I always thought that to identify as feminine, it had to happen in pink skirts, floral perfumes and bright patterns. I thought to be a proper gay man, I had to be the stereotypical caricature of a sassy sidekick, like Kurt Hummel from “Glee.” I tried on those costumes for a while, but it felt just as awkward as the masculine facade I tried years before. 

It wasn’t until high school that I gave up the gendered balancing act I’d been doing my entire life. As a dance major at my performing arts school, I was always surrounded by girls with the same passions and interests as me. We were around each other constantly, and in many ways, it was my first exposure to the palpable power of the feminine bond.

Not only did we get to share our talents and passions, but we struggled together nearly every day. Dancing is a demanding sport, even though it isn’t always recognized as such. Your body is constantly contorted, working against its natural instinct, and pushing itself to the max. 

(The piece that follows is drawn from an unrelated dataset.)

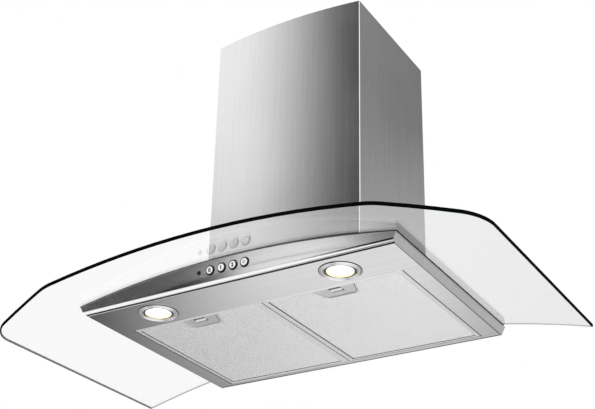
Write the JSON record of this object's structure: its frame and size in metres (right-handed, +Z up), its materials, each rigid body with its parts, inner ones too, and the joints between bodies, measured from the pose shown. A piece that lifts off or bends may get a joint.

We didn’t only endure the physical demands of training, but also the brain-breaking emotional pressure of encroaching adulthood and the mental degradation that comes from having to stare at your body in the mirror all day. Our sense of community didn’t stop the mental strain from getting to me, but there’s a special comfort in breaking down around people who share the same experience. 

We cried and felt together. We grit our teeth, but we persevered nonetheless. I remember seeing girls run off stage after an intense performance and rip their costumes off for a quick change, only to run out on stage mere seconds later like nothing ever happened. 

I saw in them what drew me to femininity before –– the stickiness and tenacity that lies under the surface which was absent from popular depictions of women. Within women is the ability to crumble and bounce back, and my shared experience with the girls I danced with reminded me of that. 

Femininity isn’t just the pristine aesthetics the media constantly expects you to embrace. It’s also holed tights, beat-down canvas high tops and greasy hair. This hidden roughness is best seen in a dance show, but it’s only visible to those standing in the curtain. 

Dancers taught me about the complexities of femininity I constantly avoided when I was trying to embark on the earliest versions of my journey to self-discovery. I’ve begun to embrace the attraction to femininity I’ve had since I was a child. 

Skin tears, knees bruise and blood flows, sometimes all in the span of a two-minute number. But we all huffed through it and kept pushing forward, no matter how much we bled. There’s a toughness there that I didn’t understand before.

I feel a deep sense of who I am now, but I still don’t label my gender, because it’s quite frankly too complicated to try and stick a label to. 

In the aftermath of the girlboss feminist ideal, it felt like to embrace the feminine you had to be either the traditional archetype of either the determined girlboss or docile blonde. But with dance, I saw both exist at the same time within my peers. That same combination exists within me now.